Our guest blogger is Jeremy Ayers, Senior Education Policy Analyst at the Center for American Progress Action Fund.
Last week, Rep. John Kline (R-MN), chairman of the House Education and Workforce Committee, released two bills to revise the No Child Left Behind Act (NCLB). NCLB certainly needs to be fixed, but the Kline bills would do more harm than good by returning almost all control of education to the local level. They would jeopardize important civil rights protections for disadvantaged students, reduce accountability for the use of taxpayer dollars, and promote partisan ideas that make it less likely NCLB actually gets reauthorized soon.
The first bill, the Student Success Act, would change how schools are held accountable. The bill would maintain the status quo in terms of standards and assessments, while asking states to come up with their own system for improving struggling schools. This seems reasonable enough on its face, but the proposal contains some big problems:
— States and districts would have no parameters or requirements for how they use federal funds to help struggling schools.
— States would not have to hold schools accountable for the performance of disadvantaged students if they don’t want to.
— School districts could put anyone in the classroom as a teacher, including those without a college degree or demonstrable knowledge of the subject they teach.
— States wouldn’t have to ensure poor and minority students get effective teachers. But they must ensure private school children receive the same funding, services, and even equipment that public school students do, including using taxpayer dollars to hire new staff.
— Congress could never significantly increase education funding, at least beyond the rate of inflation.
— States would no longer have to measure how well students do in science, a subject that is critical for 21st century jobs and maintaining American competitiveness abroad.
The Encouraging Innovation and Effective Teachers Act, meanwhile, would seek to improve the teacher workforce. Notably, the bill would require states and districts to create new teacher evaluation systems to rate teachers and then make personnel decisions. This is a step in the right direction, but fails to ensure that schools use evaluations to help teachers improve. One wonders if this is an attempt to make it easier to fire teachers, or worse, simply putting a finger in the eye of teachers’ unions.
There are other problems with the teacher bill, including essentially turning federal funds into block grants that would do little or nothing to ensure public money is spent wisely or fairly. And the bill would change funding formulas so that poor schools would have less priority in receiving grants.

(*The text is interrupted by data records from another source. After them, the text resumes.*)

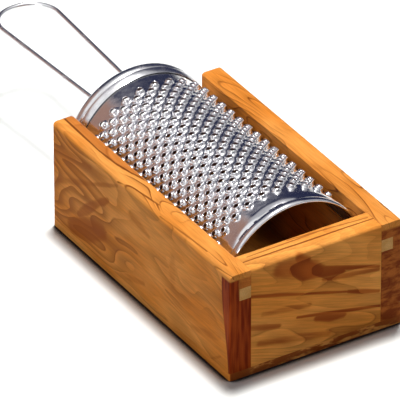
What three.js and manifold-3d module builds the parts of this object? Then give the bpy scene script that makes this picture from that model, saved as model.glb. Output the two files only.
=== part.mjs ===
// A half-round cheese grater that slides into the top of an olive-wood catch box.
// Millimetres, +Z up. X runs across the box, Y along it with the handle at +Y, and the
// origin is the centre of the box's underside.

import * as THREE from 'three';
import { mergeVertices } from 'three/addons/utils/BufferGeometryUtils.js';
import Module from 'manifold-3d';

const wasm = await Module();
wasm.setup();

// Wooden box
const boxWidth = 90;
const boxLength = 150;
const boxHeight = 55;
const boardThickness = 4;
const sideThickness = 11;
const panelThickness = 13.5;
const cornerRadius = 1;
const sideTopRadius = 2.4;
const panelTopRadius = 1.5;
const mouthBevelWidth = 1.2;
const mouthBevelDepth = 0.8;
const backWallDrop = 21;

// Grooves that the grater runs in, and the plugs that close their front ends
const grooveDepth = 6;
const grooveHeight = 6.2;
const grooveDrop = 8;
const frontGap = 4.2;

// Dowels that hold the two end panels between the side walls
const dowelRadius = 3;
const dowelInWall = 6;
const dowelInPanel = 14;
const dowelGap = 0.3;
const dowelHeightShares = [0.2, 0.46];

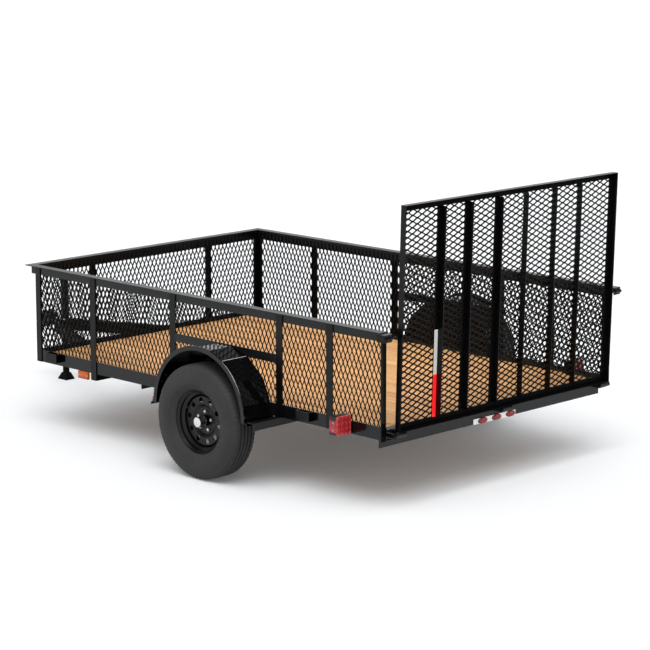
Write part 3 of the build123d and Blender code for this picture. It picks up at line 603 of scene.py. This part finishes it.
def expanded_sheet(verts, faces, place, across, up, size, upright, weight):
    """Expanded steel: strands that meet in long knots, one sheet from a corner along two directions.

    upright sets the diamonds' long way along up instead of along across; weight widens the strands.
    """
    mesh = bpy.context.scene.trailer_mesh
    out = across.cross(up)
    pitch = (mesh.short_way, mesh.long_way) if upright else (mesh.long_way, mesh.short_way)
    half = (pitch[0] / 2, pitch[1] / 2)
    long_dir = Vector((0, 1)) if upright else Vector((1, 0))
    knot = long_dir * (mesh.bond / 2)
    strand = mesh.strand * weight

    def bar(ends, width):
        """One straight strand with a slightly leaning rectangular section."""
        if not ends:
            return
        start, end = ends
        along = Vector((end[0] - start[0], end[1] - start[1])).normalized()
        aside = Vector((-along.y, along.x))
        first = len(verts)
        for spot in ends:
            for w, d in ((-1, -1), (1, -1), (1, 1), (-1, 1)):
                flat = Vector(spot) + aside * (w * width / 2)
                deep = STRAND_DEPTH * (STRAND_HALF * d + STRAND_TILT * w)
                verts.append(place + across * flat.x + up * flat.y + out * deep)
        for k in range(4):
            after = (k + 1) % 4
            faces.append((first + k, first + after, first + 4 + after, first + 4 + k))
        faces.append((first + 3, first + 2, first + 1, first))
        faces.append((first + 4, first + 5, first + 6, first + 7))

    for i in range(-1, int(size[0] / half[0]) + 2):
        for j in range(-1, int(size[1] / half[1]) + 2):
            if (i + j) % 2:
                continue
            spot = Vector((i * half[0], j * half[1]))
            if -1e-6 <= spot.x <= size[0] and -1e-6 <= spot.y <= size[1]:
                bar(clipped(spot - knot, spot + knot, size), strand * KNOT_WIDTH)
            for step in (1, -1):
                other = Vector(((i + 1) * half[0], (j + step) * half[1]))
                toward = knot if (other - spot).dot(long_dir) > 0 else -knot
                reach = toward * KNOT_OVERLAP
                bar(clipped(spot + reach, other - reach, size), strand)


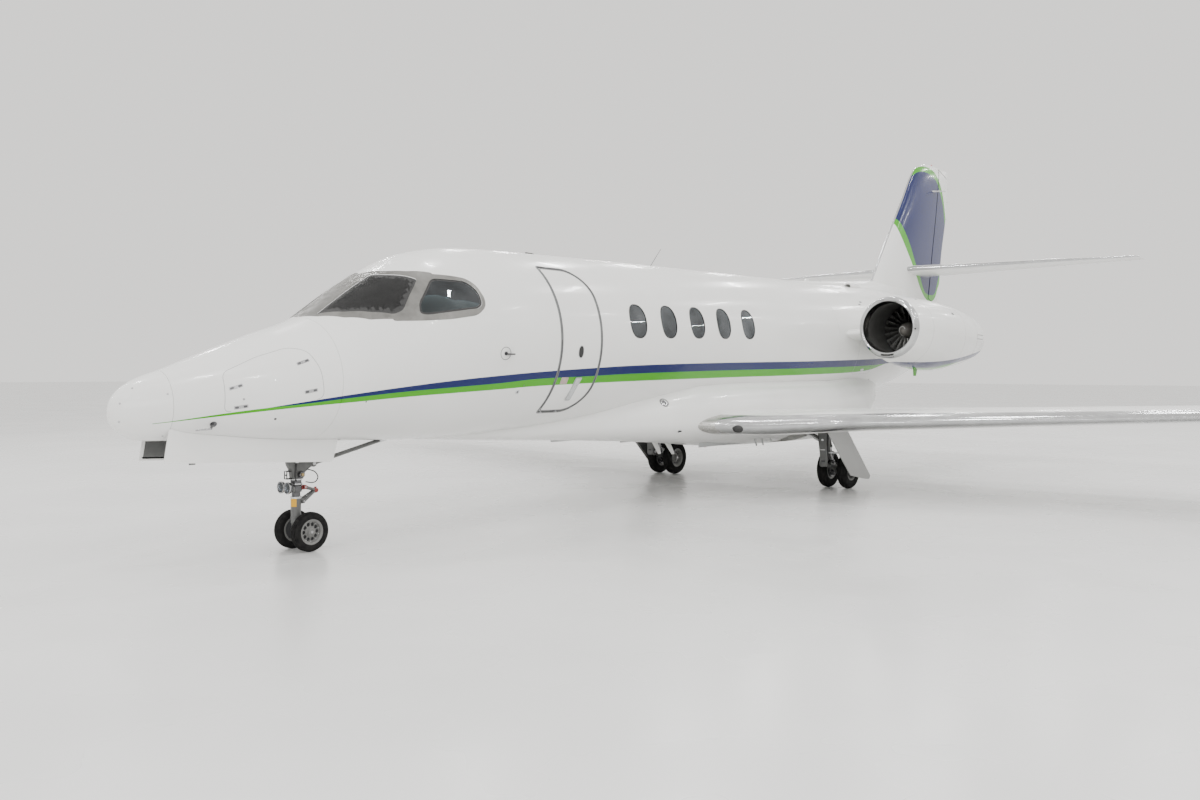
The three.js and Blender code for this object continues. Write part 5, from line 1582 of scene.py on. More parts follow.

In a press statement Kline said, “There is a strong sense of urgency that the heavy-handed law must be reformed to ensure more children have access to the quality education they deserve.” But the law he proposes actually weakens protections and programs for disadvantaged children while giving states and districts an almost blank government check.
In a telling move, the Kline bill wants to change the name of the biggest chapter in NCLB from “Improving the Academic Achievement of the Disadvantaged” to “Aid to Local Education Agencies.” That goes to show that House Republicans are unfortunately more interested in promoting local control than promoting the interests of disadvantaged students.